Wednesday, September 17, 2008

Pssst...Kid...I've Got Some Candy for You...

Now, some of you are going to think that I’m making this one up, but no such luck.

At the People’s Republic of JS (our little pet name for the elementary school), the Powers That Be have issued an edict this year that there shall be no candy in lunches brought from home. That's right, Friends and Neighbors, no chocolate, no candy. They’ve already banned sweets from school parties (although, you can bring in a cheese pizza if you don’t have time to make some no-oil-allowed-applesauce cupcakes from scratch. I know, I know. Clearly, fat and artery-clogging cheese on a pizza aren't as hazardous as some frosting on a cupcake—view my post on Government Cupcakes if you want to read that particular meltdown in its entirety).

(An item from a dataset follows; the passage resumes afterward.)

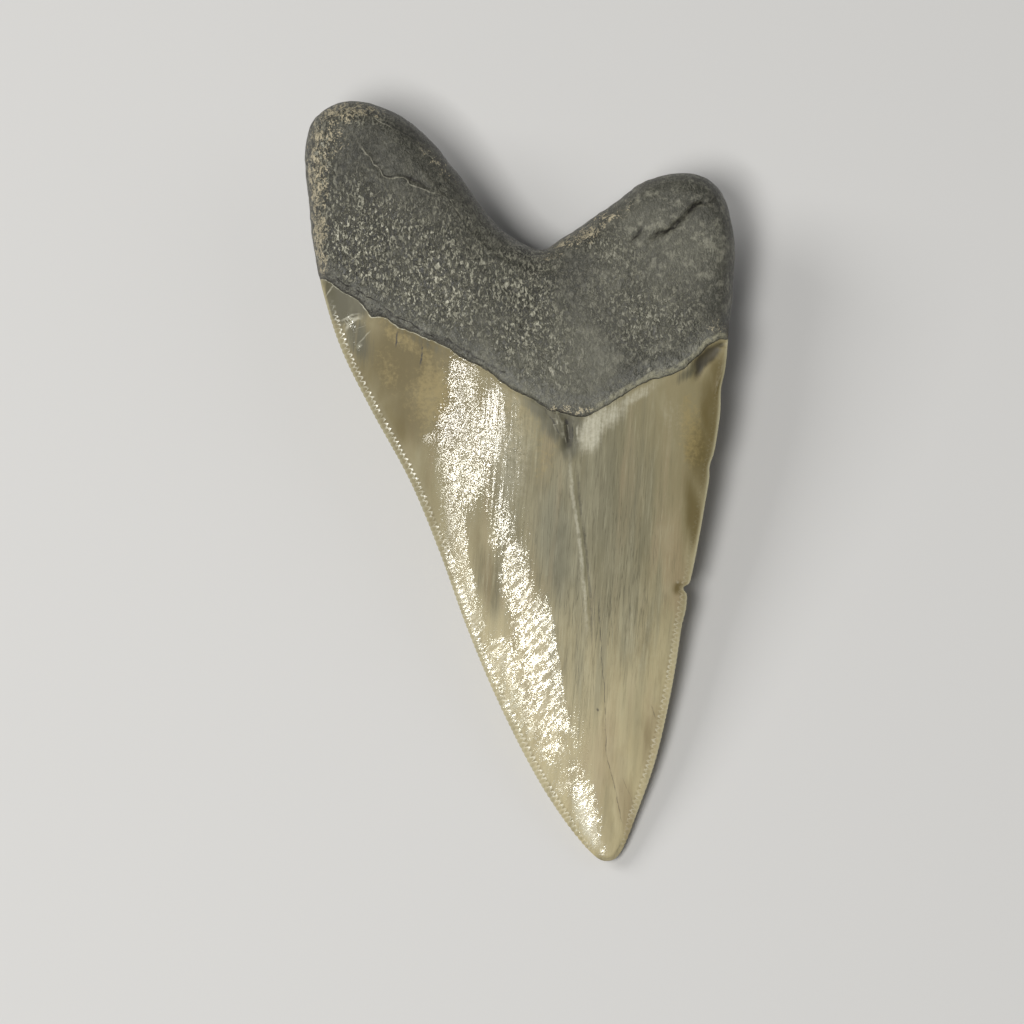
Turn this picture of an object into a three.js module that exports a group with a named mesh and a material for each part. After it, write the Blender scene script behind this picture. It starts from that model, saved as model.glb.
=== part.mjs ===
// A large fossil shark tooth, lying on its convex tongue-side face with its flat lip-side face up.
// Root and crown grew as one body, so the model is one closed solid.
//
// The tooth is drawn in the plane of its flat face: x runs across, y from the tip up to the lobes
// of the root, and z out of the flat face. It is then pitched to the attitude in which it rests,
// and moved so that the origin is the bottom centre of its box. Millimetres, +Z up.

import * as THREE from 'three';
import { mergeVertices } from 'three/addons/utils/BufferGeometryUtils.js';

const { lerp, smoothstep, degToRad } = THREE.MathUtils;

// ---------------------------------------------------------------- driving dimensions

// The outline, as [x, y] points that a smooth curve joins: tip, left side, root, right side.
const LEFT_EDGE = [[10.6, -55.8], [6.3, -50.5], [1.8, -43.3], [-3.6, -32.5], [-8.1, -21.7],
  [-12.0, -10.9], [-16.5, -0.1], [-22.4, 10.7], [-26.8, 19.7], [-29.7, 28.8]];
const LEFT_LOBE = [[-31.2, 36.0], [-31.9, 43.0], [-32.4, 49.4], [-30.6, 54.6]];
const LOBE_TOPS = [[-24.8, 57.1], [-17.2, 54.3], [-10.0, 46.7], [-4.4, 39.2], [0.2, 35.7],
  [3.4, 34.7], [6.4, 36.3], [12.4, 40.3], [18.9, 44.9], [25.2, 46.1], [30.2, 43.6]];
const RIGHT_LOBE = [[32.3, 37.0], [32.2, 28.7], [31.3, 22.4]];
const RIGHT_EDGE = [[30.6, 15.0], [29.5, 6.6], [28.0, -1.9], [26.4, -10.9], [24.6, -19.5],
  [22.8, -30.7], [20.4, -41.5], [17.6, -49.6], [15.1, -55.7]];
const TIP = [[13.0, -57.1]];

// Where the enamel ends and the root begins on the outer face, from left to right.
const ENAMEL_LINE = [[-24.0, 26.6], [-15.6, 22.0], [-8.1, 18.2], [-2.4, 14.5], [3.3, 10.6],
  [7.2, 9.2], [10.6, 9.4], [18.3, 13.4], [24.8, 16.9]];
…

How this is supposed to cure the obesity epidemic is beyond me. I know from personal experience that if you take treats away, it makes the offending item smell and taste and look oh so much more delicious than if it’s just lying around all the time. Anyone who ever went on one of those low-carb diets eventually fell off the wagon by shoving her face in a plate of pasta and inhaling (not that I would know anything about that). Everything in moderation, Sisters.

We already have a ban on fast food in the school. I’m not making this up either—if I forget to send lunch, I can race to the drive-through and bring my child some chicken nuggets, but they have to be in plain packaging (I guess thereby negating the fat and calories and increasing the nutritional value of the individual nuggets when we collectively pretend in DoubleThink that they didn’t come from McDonald’s).

I’m serious. I can’t take a McDonald’s bag into the school, even though the child is CLEARLY ingesting a cheeseburger wrapped in a paper sack instead of a McDonald’s wrapper. Are we delusional? Are we that muddy in our thinking that if we don’t see the word “McDonald’s” or “Chick-fil-a” that it magically alters the composition of the food and isn’t “really” fast food anymore?

And what life lesson are we teaching our children exactly? It’s okay if no one sees it? It’s okay if you hide it? It’s okay to eat in secret? It’s okay to lie about what you are doing because perception is more important than reality???? Say it ain't so.

Here’s another problem--how are you going to enforce this no candy rule? Will there be random lunch box searches for contraband? Will you be sent to the principal’s office for getting busted with a Butterfinger bar? Is there a more severe punishment scale based on the caloric content or chocolate-by-weight in said contraband?

Richard Matheson wrote a short story called The F Word. (It’s not THAT word, you dirty minds.) The F in question stood for the word “food”. The people in this clever little sci-fi tale were prevented from eating food because it was deemed too luxurious and decadent by the ruling class, so the people existed on protein replacement powders and vitamins, and real food became illegal. The story revolves around a father who takes his son to a back alley room to eat illegal pot roast with carrots and potatoes as a sort of coming of age metaphor. Dude might have been onto something there in that fictional work. I feel much the same when I smuggle Goobers into my child’s homemade trail mix. Big Brother is watching.

So, what’s the point of this little rant? Lest I get too far sidetracked, it’s time that I mention the latest school fund raiser.

The kids are raising money in their classrooms for various items that our tax dollars, the room donations, and the extensive supply lists didn’t adequately cover. And they are raising the funds by selling...drum roll please...candy bars and M&Ms.

Ahem.

So, to recap, I can’t send the M&Ms TO the school, but they can sell them to my kids and send them to my house. Of course they can. Least they could do is confuse me by putting the candy in a brown paper sack instead of leaving it in the original packages so that I can pretend this isn't really happening.